I would have liked the discussion about Raft/Paxos that they said they'd leave out of this episode though :(

3 comments

CORFU and Tango are interesting research implementations in this general area, with emphasis on a dedicated "sequencer" - see https://rebeccabilbro.github.io/the-shared-log-abstraction/

Facebook's LogDevice had a similar sequencer component too https://engineering.fb.com/2017/08/31/core-data/logdevice-a-...

Yeah, and the key idea here is that the sequencer is soft state that can be recovered from the log at any time. It acts to improve throughput while it's up, but if it's down the system can still make progress. The key to this is that the log is the ultimate ground source of truth, and individual entries in the log are write once. This means racing writers can detect and work around each other in the absence of a sequencer, via the hole filling protocol.
FaunaDB (fauna.com) is a commercial system based on Calvin.

Disclosure: I work on FaunaDB.

Sounds similar to xtdb

https://github.com/xtdb/xtdb

Yeah as I understand it XTDB was built by Juxt after using Datomic for a long while, to make a different set of trade-off choices.

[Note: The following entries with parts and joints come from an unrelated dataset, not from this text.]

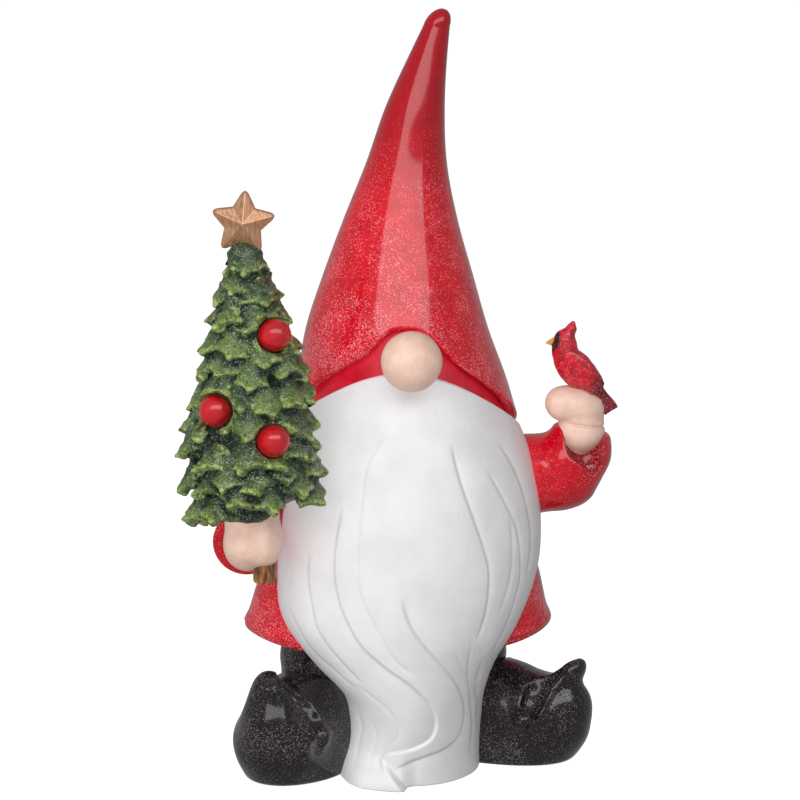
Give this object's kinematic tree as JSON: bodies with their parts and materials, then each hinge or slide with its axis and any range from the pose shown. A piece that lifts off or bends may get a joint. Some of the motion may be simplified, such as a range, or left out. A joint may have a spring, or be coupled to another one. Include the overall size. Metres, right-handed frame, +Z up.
{
  "type": "garden gnome figurine",
  "caption": "Bearded garden gnome in a tall pointed hat, holding a decorated fir in one hand while a songbird perches on the other.",
  "frame": {"origin": "on the ground, at the middle of the beard's flat underside, between the boots", "axes": "+Z up, the gnome faces -Y, +X towards his left hand (the viewer's right)"},
  "size_m": [0.2256, 0.1736, 0.403],
  "materials": {
    "red_glitter": "gloss",
    "band_red": "satin",
    "black_glitter": "satin",
    "skin": "satin",
    "beard_white": "satin",
    "foliage_green": "satin",
    "trunk_brown": "matte",
    "star_gold": "gloss",
    "ornament_red": "gloss",
    "cardinal_red": "gloss",
    "resin": "matte",
    "steel": "satin",
    "rubber": "matte"
  },
  "bodies": {
    "root": {"coat": "red_glitter", "trousers": "black_glitter", "vent_plug": "rubber", "right_boot": "black_glitter", "left_boot": "black_glitter", "neck_collar": "band_red", "hat": "red_glitter", "nose": "skin", "beard": "beard_white", "beard_dowel_upper": "resin", "beard_dowel_lower": "resin", "right_sleeve": "red_glitter", "left_sleeve": "red_glitter", "right_arm_dowel": "resin", "left_arm_dowel": "resin", "right_hand": "skin", "left_hand": "skin", "songbird": "cardinal_red", "songbird_pin": "steel", "tree_trunk": "trunk_brown", "tree_foliage": "foliage_green", "tree_star": "star_gold", "tree_ornament_1": "ornament_red", "tree_ornament_2": "ornament_red", "tree_ornament_3": "ornament_red"}
  },
  "joints": []
}
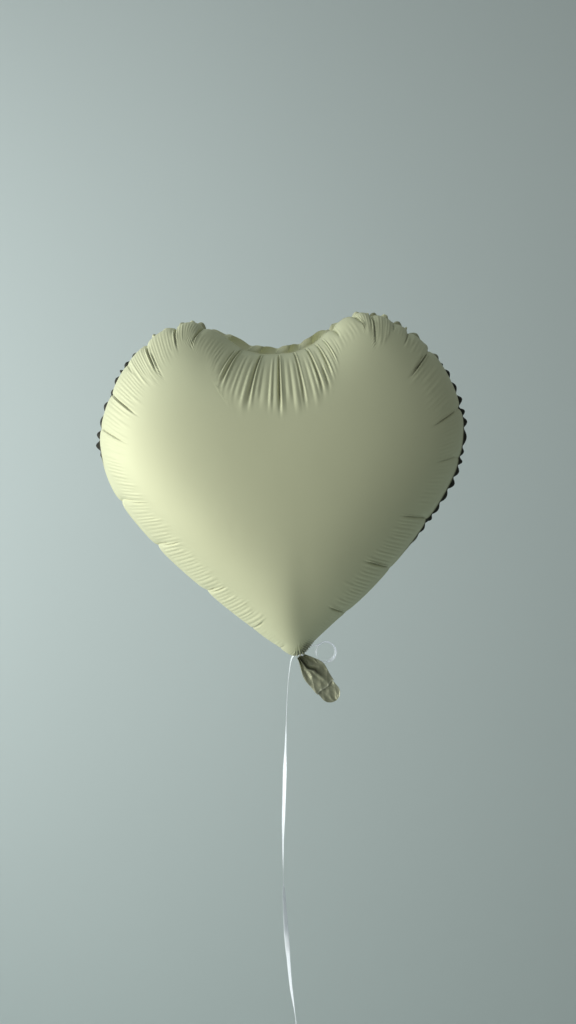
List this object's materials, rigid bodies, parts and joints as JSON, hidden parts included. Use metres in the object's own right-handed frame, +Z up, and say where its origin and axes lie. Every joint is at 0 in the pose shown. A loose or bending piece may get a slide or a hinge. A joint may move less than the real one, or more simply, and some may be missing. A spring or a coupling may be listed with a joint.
{
  "type": "heart-shaped foil balloon",
  "caption": "Inflated satin foil balloon in the shape of a heart, tied at its tip with curling ribbon, with its filling tail and a long hanging ribbon.",
  "frame": {"origin": "middle of the flat patch of the rear film that rests against the wall, level with the balloon's fullest point", "axes": "+X to the right of someone facing the balloon, +Y into the wall, +Z up"},
  "size_m": [0.3716, 0.1785, 0.7875],
  "materials": {
    "satin_foil": "satin metallised film, pale sage cream",
    "valve_film": "thin hazy polyethylene",
    "curling_ribbon": "glossy white embossed curling ribbon"
  },
  "bodies": {
    "balloon": {"front_film": "satin_foil", "rear_film": "satin_foil", "valve_front_strip": "valve_film", "valve_rear_strip": "valve_film", "ribbon_wrap": "curling_ribbon", "ribbon_knot": "curling_ribbon"},
    "tail": {"tail_front_film": "satin_foil", "tail_rear_film": "satin_foil"},
    "long_end": {"ribbon_long": "curling_ribbon", "ribbon_coil": "curling_ribbon", "coil_tie": "curling_ribbon"},
    "curl": {"curl_lead": "curling_ribbon", "ribbon_curl": "curling_ribbon"}
  },
  "joints": [
    {"name": "tail_bend", "type": "hinge", "parent": "balloon", "child": "tail", "pos_m": [0.01475, -0.0885, -0.18626], "axis": [-0.7581, 0, -0.6521], "range_deg": [0, 60]},
    {"name": "ribbon_swing", "type": "hinge", "parent": "balloon", "child": "long_end", "pos_m": [0.01158, -0.08315, -0.18339], "axis": [0, 1, 0], "range_deg": [-25, 25]},
    {"name": "curl_bob", "type": "hinge", "parent": "balloon", "child": "curl", "pos_m": [0.01158, -0.08315, -0.18339], "axis": [0, 1, 0], "range_deg": [-5, 20], "stiffness_Nm_per_rad": 0.001, "springref_deg": -0.74}
  ]
}
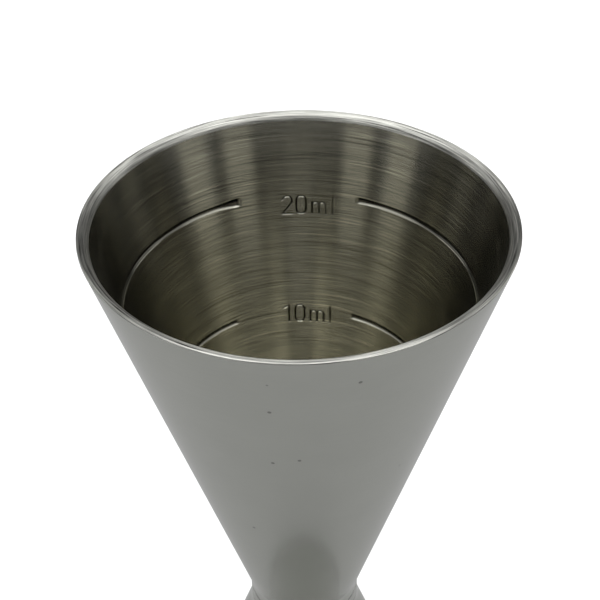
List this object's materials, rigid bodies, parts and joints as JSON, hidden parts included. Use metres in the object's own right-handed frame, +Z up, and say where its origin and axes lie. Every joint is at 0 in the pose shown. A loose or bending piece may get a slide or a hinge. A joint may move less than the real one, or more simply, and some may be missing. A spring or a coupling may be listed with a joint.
{
  "type": "bar jigger",
  "caption": "Double-ended conical bar jigger in brushed steel: a small engraved measure welded at the waist to a larger one.",
  "frame": {"origin": "on the table, at the middle of the lower cup's rim", "axes": "+Z up along the common axis of both cups, towards the small cup's mouth; the capacity marks are on the +Y side and face -Y"},
  "size_m": [0.0502, 0.0502, 0.1142],
  "materials": {
    "cup_steel": "satin, brushed round the axis",
    "weld_steel": "ground flush and brushed round the axis"
  },
  "bodies": {
    "root": {"upper_cup": "cup_steel", "lower_cup": "cup_steel", "waist_weld": "weld_steel"}
  },
  "joints": []
}
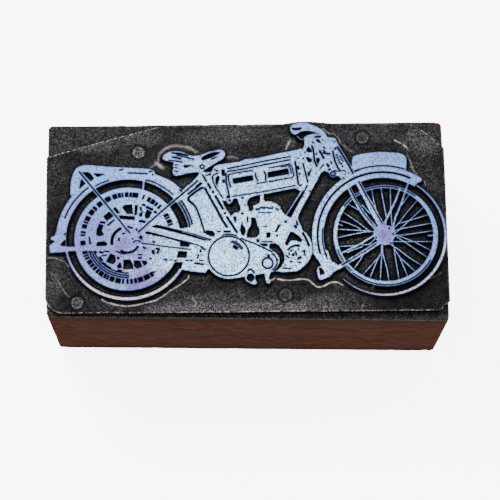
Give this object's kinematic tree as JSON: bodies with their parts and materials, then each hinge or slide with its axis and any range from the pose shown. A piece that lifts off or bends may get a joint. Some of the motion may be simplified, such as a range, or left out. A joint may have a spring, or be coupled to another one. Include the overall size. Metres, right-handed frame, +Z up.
{
  "type": "letterpress printing block",
  "caption": "Type-high letterpress picture block: an etched metal plate with a reversed motorcycle in relief, nailed to a wooden mount.",
  "frame": {"origin": "centre of the bounding box at its base, on the underside of the wooden mount", "axes": "+Z up, out of the printing face; +X along the block's length, towards the front wheel of the picture; +Y towards the top of the picture"},
  "size_m": [0.0574, 0.0298, 0.0233],
  "materials": {
    "inked_wood": "old dark hardwood, oiled and stained by ink",
    "etched_zinc": "dull blue-grey printing face over a blackened etched ground",
    "nail_steel": "ink-blackened steel"
  },
  "bodies": {
    "root": {"wood_mount": "inked_wood", "printing_plate": "etched_zinc", "plate_nails": "nail_steel"}
  },
  "joints": []
}
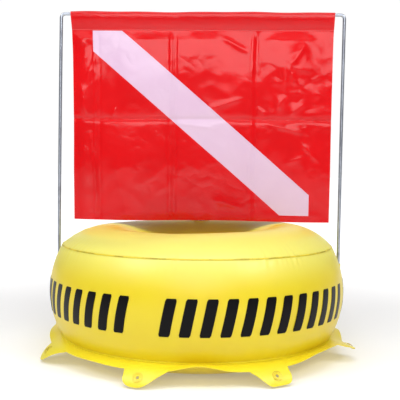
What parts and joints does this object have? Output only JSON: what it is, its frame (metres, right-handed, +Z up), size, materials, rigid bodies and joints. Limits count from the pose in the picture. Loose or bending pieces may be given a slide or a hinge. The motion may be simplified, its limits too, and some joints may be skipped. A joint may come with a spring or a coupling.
{
  "type": "inflatable ring marker buoy with a hoop and flag",
  "caption": "Inflatable yellow ring float with a skirt of tie tabs and a red flag with a white diagonal stripe that swings on a lift-out wire hoop.",
  "frame": {"origin": "on the ring's axis, at the surface that the ring lies on", "axes": "+Z up along the ring's axis, +X along the hoop's top bar to the flag's right-hand end seen from the front, -Y towards the front"},
  "size_m": [0.4254, 0.4254, 0.4765],
  "materials": {
    "yellow_vinyl": "satin gloss",
    "weld_vinyl": "satin gloss",
    "skirt_vinyl": "satin gloss",
    "clear_vinyl": "satin",
    "bare_steel": "drawn wire",
    "red_vinyl": "gloss",
    "white_vinyl": "gloss"
  },
  "bodies": {
    "float": {"top_panel": "yellow_vinyl", "outer_band": "yellow_vinyl", "bottom_panel": "yellow_vinyl", "inner_wall": "yellow_vinyl", "weld_seams": "weld_vinyl", "skirt": "skirt_vinyl", "tab_weld_rings": "skirt_vinyl", "leg_pocket_left": "yellow_vinyl", "leg_pocket_right": "yellow_vinyl", "valve_base": "clear_vinyl", "valve_plug": "clear_vinyl"},
    "hoop": {"hoop_rod": "bare_steel"},
    "flag": {"flag_field": "red_vinyl", "flag_stripe": "white_vinyl"}
  },
  "joints": [
    {"name": "hoop_lift", "type": "slide", "parent": "float", "child": "hoop", "axis": [0, 0, 1], "range_m": [0, 0.06]},
    {"name": "flag_swing", "type": "hinge", "parent": "hoop", "child": "flag", "pos_m": [0, 0.0326, 0.4729], "axis": [1, 0, 0], "range_deg": [-90, 90]}
  ]
}
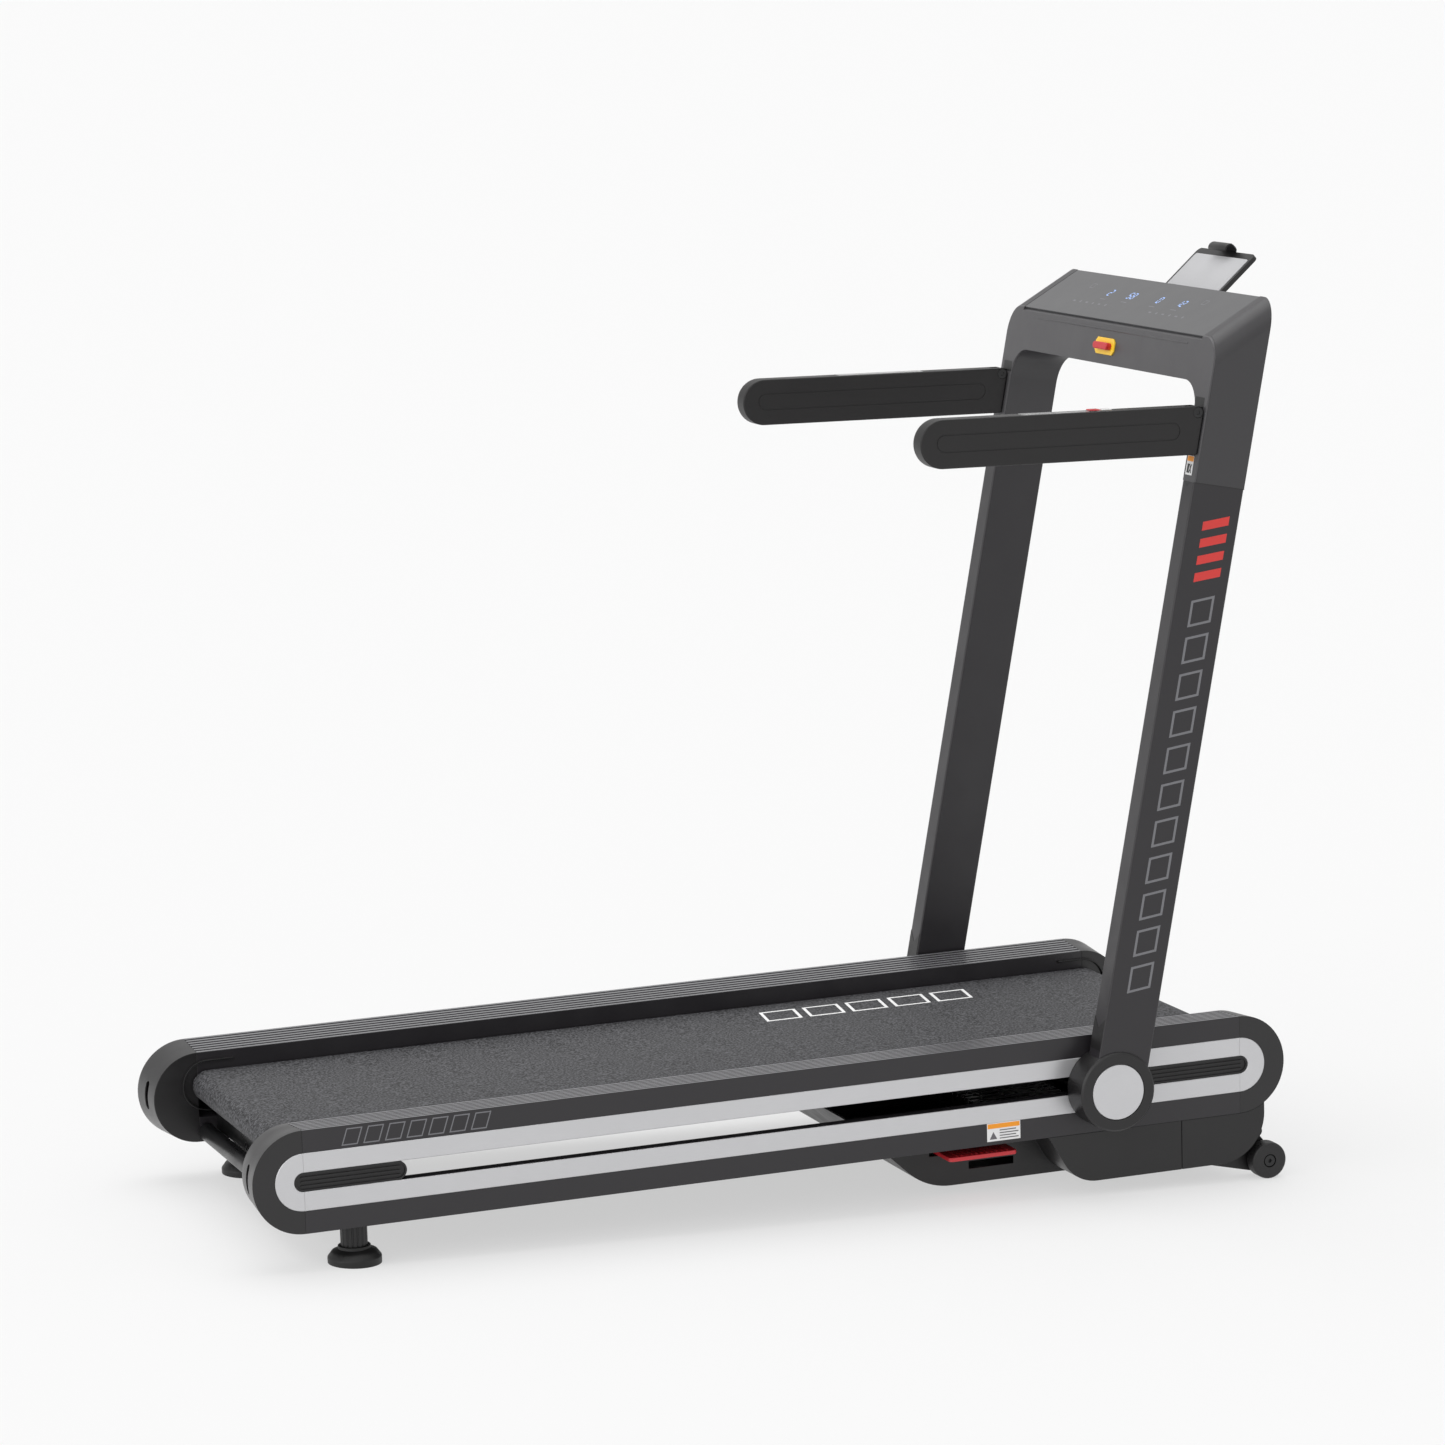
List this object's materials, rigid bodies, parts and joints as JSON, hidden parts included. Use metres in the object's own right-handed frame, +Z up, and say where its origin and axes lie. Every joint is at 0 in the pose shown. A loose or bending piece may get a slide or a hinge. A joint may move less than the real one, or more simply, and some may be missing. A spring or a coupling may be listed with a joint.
{
  "type": "folding treadmill",
  "caption": "Flat-folding treadmill: low running deck between slotted side rails, twin leaning uprights, bridge console with phone rest, swing-up handrails, levelling feet and transport wheels.",
  "frame": {"origin": "on the floor, under the middle of the overall box", "axes": "+X forward, the way the user faces; +Y to the user's left; +Z up"},
  "size_m": [1.6324, 0.713, 1.3763],
  "materials": {
    "rail_paint": "dark grey powder coat, fine texture",
    "cap_plastic": "dark grey moulded plastic, satin",
    "silver_band": "satin anodised silver",
    "black_plastic": "black moulded plastic",
    "belt": "black PVC running belt with a fine orange-peel grain",
    "drive_rubber": "black ribbed rubber",
    "board": "phenolic-faced board",
    "cushion": "soft rubber",
    "steel": "bright steel",
    "black_steel": "black powder-coated steel",
    "mast_paint": "dark grey powder coat",
    "motor": "black enamelled motor case",
    "casing": "dark grey moulded casing",
    "console": "dark grey satin moulding",
    "glass": "tinted touch panel",
    "handrail": "near-black moulded grip",
    "wheel": "hard black rubber",
    "foot_rubber": "black rubber",
    "red": "red moulded plastic",
    "yellow": "yellow moulded plastic",
    "sensor": "stainless steel sensor plate",
    "key_white": "white key",
    "pad_grey": "light grey non-slip pad"
  },
  "bodies": {
    "deck": {"rail_upper_left": "rail_paint", "rail_upper_right": "rail_paint", "rail_lower_left": "rail_paint", "rail_lower_right": "rail_paint", "rear_caps": "cap_plastic", "front_caps": "cap_plastic", "slot_bands": "silver_band", "slot_plugs": "black_plastic", "rear_cross_tube": "black_steel", "cross_members": "black_steel", "deck_cushions": "cushion", "deck_board": "board", "running_belt": "belt", "roller_bearings": "steel", "rear_axle": "steel", "tension_bolts": "steel", "drive_belt": "drive_rubber", "drive_motor": "motor", "belly_pan": "casing", "front_cover": "casing", "power_inlet": "black_plastic", "motor_controller": "motor", "wheel_arms": "black_steel", "wheel_bolts": "black_steel", "pedal_bracket": "steel", "pivot_barrels": "black_steel"},
    "front_roller": {"front_roller": "steel", "roller_pulley": "black_plastic"},
    "rear_roller": {"rear_roller": "steel"},
    "motor_rotor": {"motor_rotor": "steel"},
    "power_rocker": {"power_rocker": "red"},
    "wheel_left": {"transport_wheel_left": "wheel"},
    "wheel_right": {"transport_wheel_right": "wheel"},
    "foot_left": {"foot_stem_left": "black_plastic", "foot_pad_left": "foot_rubber"},
    "foot_right": {"foot_stem_right": "black_plastic", "foot_pad_right": "foot_rubber"},
    "release_pedal": {"release_pedal": "red"},
    "mast": {"pivot_shafts": "steel", "hub_left": "casing", "hub_right": "casing", "hub_discs": "silver_band", "upright_left": "mast_paint", "upright_right": "mast_paint", "console_shell": "console", "console_fascia": "console", "console_glass": "glass", "safety_key_seat": "yellow", "handrail_pivots": "black_steel", "phone_rest_bracket": "black_steel"},
    "safety_key": {"safety_key": "red"},
    "handrail_left": {"handrail_left": "handrail", "pulse_plate_left": "sensor"},
    "handrail_right": {"handrail_right": "handrail", "pulse_plate_right": "sensor"},
    "speed_key_up": {"speed_key_up": "key_white"},
    "speed_key_down": {"speed_key_down": "red"},
    "phone_rest": {"phone_rest": "casing", "phone_pad": "pad_grey"},
    "phone_clamp": {"phone_clamp": "casing"}
  },
  "joints": [
    {"name": "mast_fold", "type": "hinge", "parent": "deck", "child": "mast", "pos_m": [0.48145, 0, 0.16658], "axis": [0, -1, 0], "range_deg": [0, 94.5]},
    {"name": "handrail_left_fold", "type": "hinge", "parent": "mast", "child": "handrail_left", "pos_m": [0.59353, 0.336, 1.1534], "axis": [0, 1, 0], "range_deg": [0, 99]},
    {"name": "handrail_right_fold", "type": "hinge", "parent": "mast", "child": "handrail_right", "pos_m": [0.59353, -0.336, 1.1534], "axis": [0, 1, 0], "range_deg": [0, 99]},
    {"name": "phone_rest_tilt", "type": "hinge", "parent": "mast", "child": "phone_rest", "pos_m": [0.7143, 0, 1.26037], "axis": [0, 1, 0], "range_deg": [-9, 35]},
    {"name": "phone_clamp_slide", "type": "slide", "parent": "phone_rest", "child": "phone_clamp", "axis": [0.7319, 0, 0.6814], "range_m": [0, 0.022], "stiffness_N_per_m": 120, "springref_m": -0.01},
    {"name": "front_roller_spin", "type": "hinge", "parent": "deck", "child": "front_roller", "pos_m": [0.70356, 0, 0.19636], "axis": [0, 1, 0], "continuous": true},
    {"name": "rear_roller_spin", "type": "hinge", "parent": "deck", "child": "rear_roller", "pos_m": [-0.72261, 0, 0.1478], "axis": [0, 1, 0], "continuous": true},
    {"name": "motor_spin", "type": "hinge", "parent": "deck", "child": "motor_rotor", "pos_m": [0.66453, 0, 0.07926], "axis": [0, 1, 0], "continuous": true},
    {"name": "wheel_left_spin", "type": "hinge", "parent": "deck", "child": "wheel_left", "pos_m": [0.75934, 0.292, 0.02746], "axis": [0, 1, 0], "continuous": true},
    {"name": "wheel_right_spin", "type": "hinge", "parent": "deck", "child": "wheel_right", "pos_m": [0.75934, -0.292, 0.02746], "axis": [0, 1, 0], "continuous": true},
    {"name": "foot_left_level", "type": "slide", "parent": "deck", "child": "foot_left", "axis": [0.034, 0, -0.9994], "range_m": [0, 0.01]},
    {"name": "foot_right_level", "type": "slide", "parent": "deck", "child": "foot_right", "axis": [0.034, 0, -0.9994], "range_m": [0, 0.01]},
    {"name": "release_pedal_press", "type": "hinge", "parent": "deck", "child": "release_pedal", "pos_m": [0.29653, -0.212, 0.07274], "axis": [0.9994, 0, 0.034], "range_deg": [0, 10], "stiffness_Nm_per_rad": 4, "springref_deg": -14.32},
    {"name": "power_rocker_tip", "type": "hinge", "parent": "deck", "child": "power_rocker", "pos_m": [0.74854, 0.096, 0.08012], "axis": [-0.034, 0, 0.9994], "range_deg": [-7, 7]},
    {"name": "safety_key_pull", "type": "slide", "parent": "mast", "child": "safety_key", "axis": [-0.987, 0, 0.1607], "range_m": [0, 0.018]},
    {"name": "speed_key_up_press", "type": "slide", "parent": "handrail_right", "child": "speed_key_up", "axis": [0.0166, 0, -0.9999], "range_m": [0, 0.0008], "stiffness_N_per_m": 500, "springref_m": -0.0004},
    {"name": "speed_key_down_press", "type": "slide", "parent": "handrail_right", "child": "speed_key_down", "axis": [0.0166, 0, -0.9999], "range_m": [0, 0.0008], "stiffness_N_per_m": 500, "springref_m": -0.0004}
  ],
  "couplings": [
    {"joint": "rear_roller_spin", "follows": "front_roller_spin", "ratio": 1},
    {"joint": "motor_spin", "follows": "front_roller_spin", "ratio": 2}
  ]
}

Whenever one comes up, the other is likely to be mentioned close at hand:

https://docs.xtdb.com/resources/faq/#comparisons

What's the state of Datomic these days? I stopped keeping up with it a while back when I stopped really paying attention to the Clojure space in general. Last I remember hearing it was still a purely pay to use their instances sort of deal.
> What's the state of Datomic these days?

Continuous, minor improvements over time (just like Clojure). Nothing too groundbreaking lately AFAIK, but still worthy to use if you have the use cases for it. Changelog can be found here: https://docs.datomic.com/on-prem/changes.html

There's on-prem which is the original model, and then the newer Datomic Cloud (came about in ~2018) which is installed from AWS Marketplace and billed through AWS. There are some feature differences between them. With on-prem there are free and $$ licensing options. Might be that the on-prem gratis licensing options were more limited before.

Some of the cool kids in Clojure world seem to have moved over to XTDB these days.